CLI validation and debug commands

# Confirm the workspaces array is actually declared
node -e "console.log(JSON.stringify(require('./package.json').workspaces))"
# Expected: ["packages/*"]

# Verify internal packages are symlinked, not pulled from the registry
npm ls --workspaces --depth=0
# Success: internal packages show "-> ./packages/<name>" symlink targets

# Surface peer-range disagreements before they fail an install
grep -r '"react":' packages/*/package.json

Prevention and CI/CD guardrails

  • Commit package-lock.json and run npm ci in CI for deterministic installs — never a bare npm install on a runner.
  • Add npm ci --ignore-scripts as a pre-flight step so artifacts are consistent and install-time scripts cannot run unexpectedly.
  • Run npm ls --all --workspaces periodically to catch phantom dependencies or version drift across the tree.
  • Keep "private": true at the root and publish per package with npm publish --workspace packages/<name> to prevent accidental registry pushes.
  • Pin one shared range per widely used peer (React, TypeScript) and enforce it in code review.

Frequently Asked Questions

Do small teams need a dedicated monorepo tool like Nx or Turborepo? No. Native npm workspaces handle hoisting, cross-package symlinking, and a unified lockfile out of the box. Reach for a task runner only when you need distributed caching or complex build orchestration — typically past roughly ten packages or when CI times become a bottleneck.

How does npm handle versioning across workspace packages? npm does not synchronize versions; each package keeps its own version. Using workspace:* in dependencies makes the resolver always reference the current local build state instead of a published registry version.

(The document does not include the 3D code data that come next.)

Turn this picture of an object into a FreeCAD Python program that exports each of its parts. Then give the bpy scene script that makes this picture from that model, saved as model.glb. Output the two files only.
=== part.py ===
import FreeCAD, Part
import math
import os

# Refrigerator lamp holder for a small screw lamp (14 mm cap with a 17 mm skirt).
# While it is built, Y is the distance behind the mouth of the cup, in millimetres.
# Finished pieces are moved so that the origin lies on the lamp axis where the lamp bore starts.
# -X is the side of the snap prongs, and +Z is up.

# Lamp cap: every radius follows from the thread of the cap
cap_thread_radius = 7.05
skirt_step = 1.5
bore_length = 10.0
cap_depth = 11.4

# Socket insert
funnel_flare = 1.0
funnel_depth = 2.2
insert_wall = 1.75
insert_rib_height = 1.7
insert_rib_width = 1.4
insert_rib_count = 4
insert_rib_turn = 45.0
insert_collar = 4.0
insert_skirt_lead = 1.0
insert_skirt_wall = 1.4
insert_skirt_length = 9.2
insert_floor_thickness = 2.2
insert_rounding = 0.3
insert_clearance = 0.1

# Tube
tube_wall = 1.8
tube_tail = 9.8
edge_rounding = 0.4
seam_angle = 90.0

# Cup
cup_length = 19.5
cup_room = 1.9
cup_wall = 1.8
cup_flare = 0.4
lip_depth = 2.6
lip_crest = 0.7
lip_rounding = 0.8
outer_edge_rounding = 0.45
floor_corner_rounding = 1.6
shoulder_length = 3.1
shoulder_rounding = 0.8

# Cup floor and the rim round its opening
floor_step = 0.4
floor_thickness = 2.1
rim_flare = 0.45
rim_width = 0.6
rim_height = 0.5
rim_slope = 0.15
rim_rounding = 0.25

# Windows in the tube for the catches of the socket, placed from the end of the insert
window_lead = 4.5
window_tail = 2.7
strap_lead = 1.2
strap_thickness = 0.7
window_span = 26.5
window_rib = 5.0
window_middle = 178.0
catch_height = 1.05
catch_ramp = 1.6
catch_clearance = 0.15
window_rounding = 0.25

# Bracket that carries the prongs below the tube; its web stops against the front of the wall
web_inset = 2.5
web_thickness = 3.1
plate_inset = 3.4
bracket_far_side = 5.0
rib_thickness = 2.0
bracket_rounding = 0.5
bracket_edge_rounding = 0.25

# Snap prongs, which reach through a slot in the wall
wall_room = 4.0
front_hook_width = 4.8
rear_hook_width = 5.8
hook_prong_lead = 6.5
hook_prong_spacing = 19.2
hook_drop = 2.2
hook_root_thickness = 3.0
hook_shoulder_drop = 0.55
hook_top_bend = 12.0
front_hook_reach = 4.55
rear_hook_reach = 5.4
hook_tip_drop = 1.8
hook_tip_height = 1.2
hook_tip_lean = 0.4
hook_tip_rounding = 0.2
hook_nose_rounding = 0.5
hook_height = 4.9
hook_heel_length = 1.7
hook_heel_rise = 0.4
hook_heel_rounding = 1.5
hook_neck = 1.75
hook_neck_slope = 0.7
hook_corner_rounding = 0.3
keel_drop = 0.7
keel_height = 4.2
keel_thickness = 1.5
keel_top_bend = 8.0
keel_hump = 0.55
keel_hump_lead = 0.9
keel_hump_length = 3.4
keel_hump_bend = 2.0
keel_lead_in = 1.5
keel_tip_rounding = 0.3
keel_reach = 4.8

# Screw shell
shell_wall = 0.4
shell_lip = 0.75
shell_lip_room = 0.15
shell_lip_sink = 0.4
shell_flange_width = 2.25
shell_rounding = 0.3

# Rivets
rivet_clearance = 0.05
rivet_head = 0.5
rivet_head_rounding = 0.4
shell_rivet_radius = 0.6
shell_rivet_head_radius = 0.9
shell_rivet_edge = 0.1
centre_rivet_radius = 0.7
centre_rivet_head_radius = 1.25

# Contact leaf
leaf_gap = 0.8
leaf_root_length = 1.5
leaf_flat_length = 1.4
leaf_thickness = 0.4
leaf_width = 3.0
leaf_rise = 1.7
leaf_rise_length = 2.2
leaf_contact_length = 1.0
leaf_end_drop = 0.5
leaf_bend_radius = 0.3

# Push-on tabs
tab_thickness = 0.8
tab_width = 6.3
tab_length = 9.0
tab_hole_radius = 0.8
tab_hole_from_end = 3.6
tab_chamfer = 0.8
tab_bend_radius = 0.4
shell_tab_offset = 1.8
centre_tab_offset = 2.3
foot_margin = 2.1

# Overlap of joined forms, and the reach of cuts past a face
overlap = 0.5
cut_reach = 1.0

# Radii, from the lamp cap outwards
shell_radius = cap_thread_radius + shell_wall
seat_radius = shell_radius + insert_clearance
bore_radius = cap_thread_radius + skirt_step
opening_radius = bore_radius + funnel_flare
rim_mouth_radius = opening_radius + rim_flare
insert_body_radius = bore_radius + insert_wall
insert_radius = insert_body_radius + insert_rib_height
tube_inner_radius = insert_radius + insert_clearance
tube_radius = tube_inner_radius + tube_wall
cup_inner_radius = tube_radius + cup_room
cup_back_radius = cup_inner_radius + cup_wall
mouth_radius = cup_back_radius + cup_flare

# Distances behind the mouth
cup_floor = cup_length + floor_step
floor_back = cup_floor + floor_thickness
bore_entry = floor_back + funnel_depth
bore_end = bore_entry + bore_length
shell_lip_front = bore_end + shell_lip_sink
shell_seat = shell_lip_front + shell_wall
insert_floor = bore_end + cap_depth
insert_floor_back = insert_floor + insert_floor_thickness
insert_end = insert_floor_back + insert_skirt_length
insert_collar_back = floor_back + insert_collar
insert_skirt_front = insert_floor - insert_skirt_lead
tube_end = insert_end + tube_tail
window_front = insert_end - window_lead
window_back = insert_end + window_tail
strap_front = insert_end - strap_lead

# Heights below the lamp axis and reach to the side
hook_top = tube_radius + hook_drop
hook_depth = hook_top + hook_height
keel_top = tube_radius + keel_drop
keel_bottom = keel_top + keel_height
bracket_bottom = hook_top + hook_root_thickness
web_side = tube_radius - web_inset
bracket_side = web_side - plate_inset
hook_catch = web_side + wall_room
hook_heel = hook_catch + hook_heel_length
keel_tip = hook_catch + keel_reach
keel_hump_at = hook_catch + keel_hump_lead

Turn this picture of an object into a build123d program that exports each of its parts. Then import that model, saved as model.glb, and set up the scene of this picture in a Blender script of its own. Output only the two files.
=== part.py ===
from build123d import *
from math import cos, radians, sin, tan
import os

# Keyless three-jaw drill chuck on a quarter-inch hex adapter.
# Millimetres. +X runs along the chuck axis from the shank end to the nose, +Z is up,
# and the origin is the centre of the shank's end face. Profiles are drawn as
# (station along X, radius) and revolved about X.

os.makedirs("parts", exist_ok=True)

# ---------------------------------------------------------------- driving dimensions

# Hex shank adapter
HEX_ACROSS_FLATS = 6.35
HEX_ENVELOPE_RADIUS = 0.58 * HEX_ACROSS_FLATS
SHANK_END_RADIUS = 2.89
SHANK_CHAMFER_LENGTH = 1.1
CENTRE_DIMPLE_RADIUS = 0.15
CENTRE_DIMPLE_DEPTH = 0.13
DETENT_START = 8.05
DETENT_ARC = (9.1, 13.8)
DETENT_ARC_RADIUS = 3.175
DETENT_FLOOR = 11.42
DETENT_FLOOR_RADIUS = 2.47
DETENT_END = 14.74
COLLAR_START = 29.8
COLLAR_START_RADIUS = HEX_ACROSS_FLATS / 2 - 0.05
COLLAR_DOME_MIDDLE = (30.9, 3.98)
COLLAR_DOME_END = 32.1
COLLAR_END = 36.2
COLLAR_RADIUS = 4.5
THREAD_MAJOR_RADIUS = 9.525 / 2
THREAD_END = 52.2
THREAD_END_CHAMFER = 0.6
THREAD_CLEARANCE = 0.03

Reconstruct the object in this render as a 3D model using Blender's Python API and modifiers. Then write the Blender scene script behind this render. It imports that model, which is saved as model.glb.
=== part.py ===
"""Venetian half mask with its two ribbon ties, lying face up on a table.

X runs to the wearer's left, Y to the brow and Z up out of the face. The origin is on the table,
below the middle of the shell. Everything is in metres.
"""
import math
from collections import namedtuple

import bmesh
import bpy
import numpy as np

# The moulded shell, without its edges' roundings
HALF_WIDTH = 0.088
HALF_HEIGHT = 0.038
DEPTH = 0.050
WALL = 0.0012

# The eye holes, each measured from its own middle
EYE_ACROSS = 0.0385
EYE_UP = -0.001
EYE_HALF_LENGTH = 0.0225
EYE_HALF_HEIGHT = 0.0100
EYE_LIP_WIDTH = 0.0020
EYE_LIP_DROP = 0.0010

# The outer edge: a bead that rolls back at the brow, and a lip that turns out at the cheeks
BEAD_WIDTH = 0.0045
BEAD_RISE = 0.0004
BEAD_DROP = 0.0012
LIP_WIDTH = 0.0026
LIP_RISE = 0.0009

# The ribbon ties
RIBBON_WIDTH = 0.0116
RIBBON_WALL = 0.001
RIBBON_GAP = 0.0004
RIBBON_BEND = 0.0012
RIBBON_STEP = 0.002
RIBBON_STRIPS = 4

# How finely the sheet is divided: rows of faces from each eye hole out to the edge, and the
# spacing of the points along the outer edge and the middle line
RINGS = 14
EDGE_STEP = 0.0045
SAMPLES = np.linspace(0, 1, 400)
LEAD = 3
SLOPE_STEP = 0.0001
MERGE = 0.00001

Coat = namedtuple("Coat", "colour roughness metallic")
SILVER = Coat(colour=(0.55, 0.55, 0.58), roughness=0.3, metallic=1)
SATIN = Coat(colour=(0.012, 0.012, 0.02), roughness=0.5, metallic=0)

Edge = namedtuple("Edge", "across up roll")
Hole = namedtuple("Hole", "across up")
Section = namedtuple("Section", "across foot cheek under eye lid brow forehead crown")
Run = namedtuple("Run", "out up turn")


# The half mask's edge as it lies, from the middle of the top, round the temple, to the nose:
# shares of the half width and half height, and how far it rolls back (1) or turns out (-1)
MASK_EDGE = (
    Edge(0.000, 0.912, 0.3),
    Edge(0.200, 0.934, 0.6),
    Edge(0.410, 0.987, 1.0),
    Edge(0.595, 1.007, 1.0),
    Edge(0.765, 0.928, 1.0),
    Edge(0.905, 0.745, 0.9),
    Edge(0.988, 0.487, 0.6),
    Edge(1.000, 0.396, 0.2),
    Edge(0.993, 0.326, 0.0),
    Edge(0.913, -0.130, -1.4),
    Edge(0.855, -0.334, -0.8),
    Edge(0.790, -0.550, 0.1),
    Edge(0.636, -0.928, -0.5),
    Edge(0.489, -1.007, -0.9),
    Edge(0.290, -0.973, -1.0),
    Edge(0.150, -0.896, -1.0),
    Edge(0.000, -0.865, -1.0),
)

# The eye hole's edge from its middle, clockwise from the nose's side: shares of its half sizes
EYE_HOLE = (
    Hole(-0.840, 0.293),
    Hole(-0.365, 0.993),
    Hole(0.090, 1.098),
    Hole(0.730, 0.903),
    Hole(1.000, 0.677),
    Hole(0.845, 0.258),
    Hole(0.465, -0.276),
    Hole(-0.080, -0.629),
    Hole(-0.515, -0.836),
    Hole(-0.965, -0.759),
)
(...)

Why does npm publish fail for workspace packages? The CLI blocks bulk publishing from the root to avoid registry pollution. Publish from the target package directory, or scope it explicitly with npm publish --workspace packages/<name>.

What clears the ERESOLVE peer conflict for good? Align every package on one compatible peer range and reinstall from a clean node_modules + package-lock.json. The .npmrc bypass only hides the conflict; the durable fix is a single agreed range across the workspace.